On the other hand, say you do maintain your presence in the often unsatisfying working world once you have children. How far does one have to lean in to be appreciated and taken seriously? Aren’t many offices unfriendly to employees with young families? Sadly, and as Mike just discussed, yes. Recent studies have found that women and men alike are penalized for being explicit about slowing down when they have children. But there’s some good news. If employees manage to slow down without drawing attention to the fact that they’re doing so — being subtle; fudging a little bit here and there as necessary — they can remain in their company’s good graces.
women, particularly those with young children, were much more likely to request greater flexibility through more formal means, such as returning from maternity leave with an explicitly reduced schedule.
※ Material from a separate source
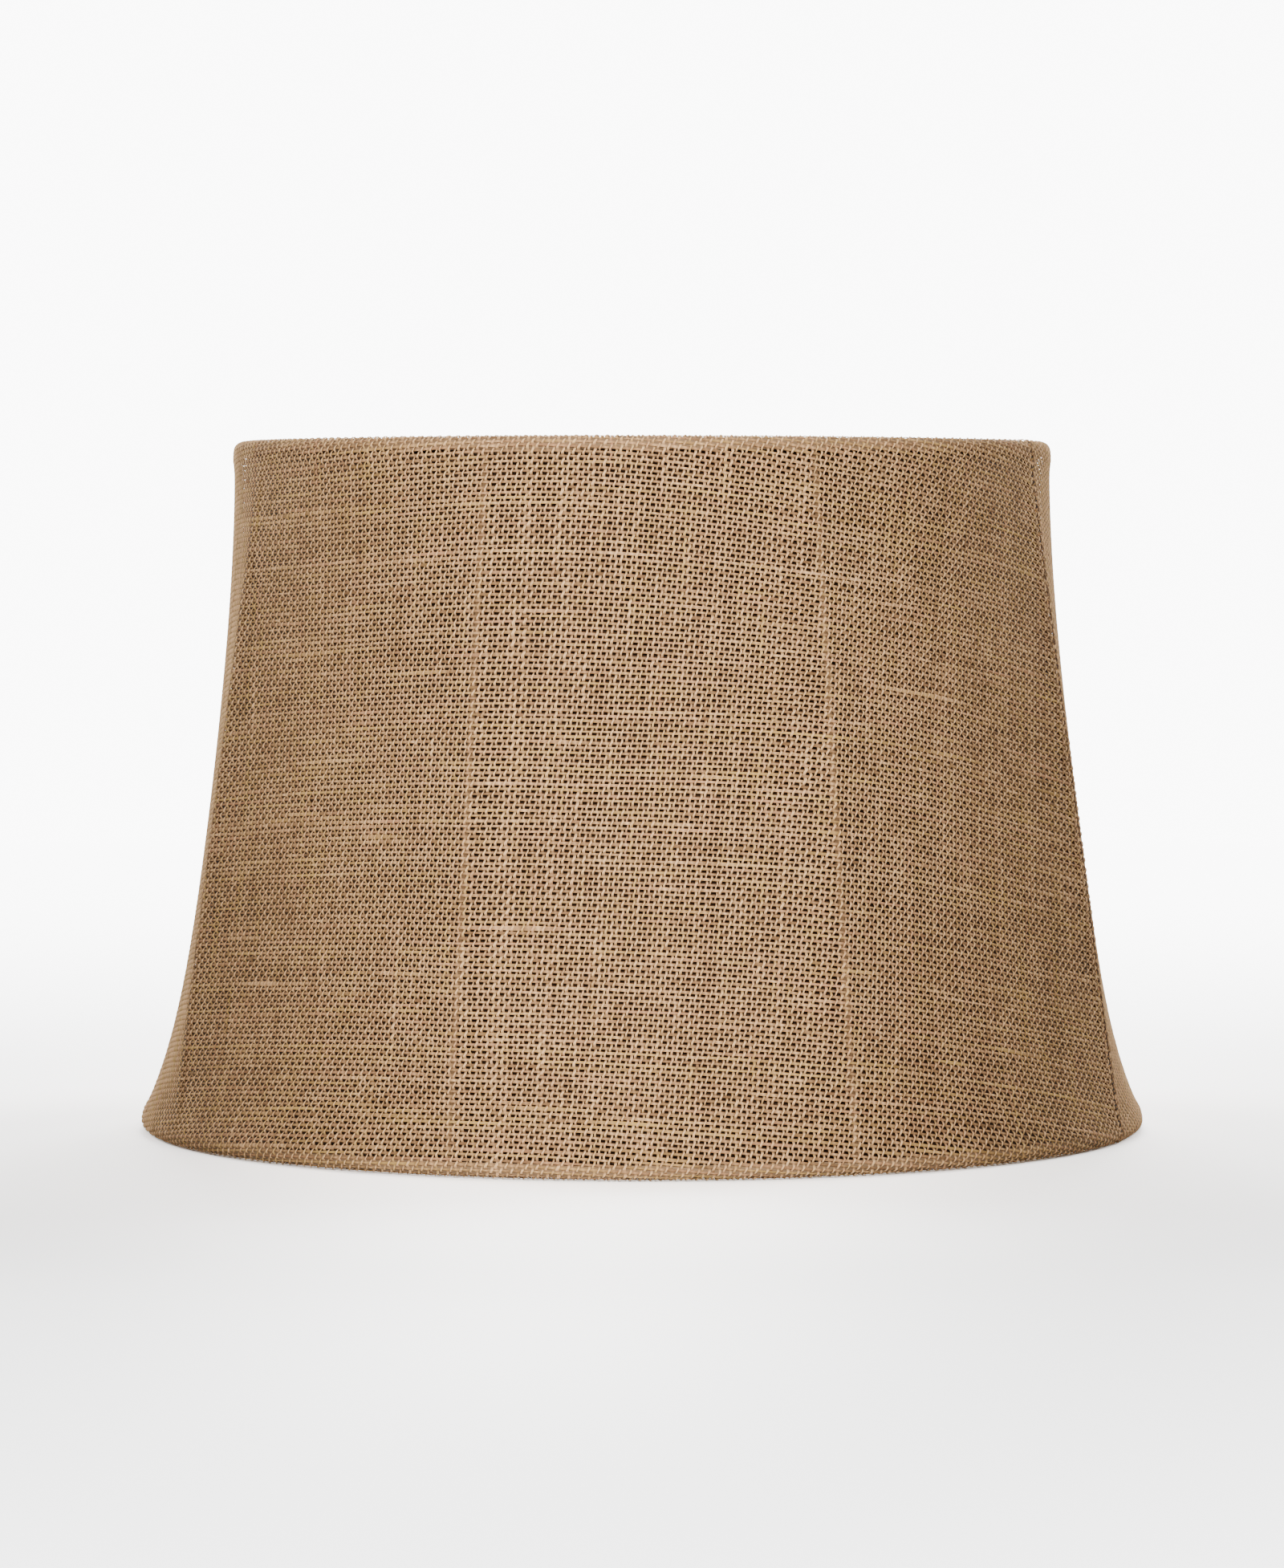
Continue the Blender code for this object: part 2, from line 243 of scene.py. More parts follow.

Men who requested a paternity leave seemed to be punished come review time, and so may have felt more need to take time to spend with their families through those unofficial methods.
The result of this is easy to see: Those specifically requesting a lighter workload, who were disproportionately women, suffered in their performance reviews; those who took a lighter workload more discreetly didn’t suffer. The maxim of “ask forgiveness, not permission” seemed to apply.
Here’s the bottom line: “the consultants who quietly lightened their workload did just as well in their performance reviews as those who were truly working 80 or more hours a week.”
All you might have to do to continue to thrive at work, even once you have kids, is “pass” as a workaholic. In a world this chaotic, random, and occasionally cruel, I’ll take small comforts where I can find them.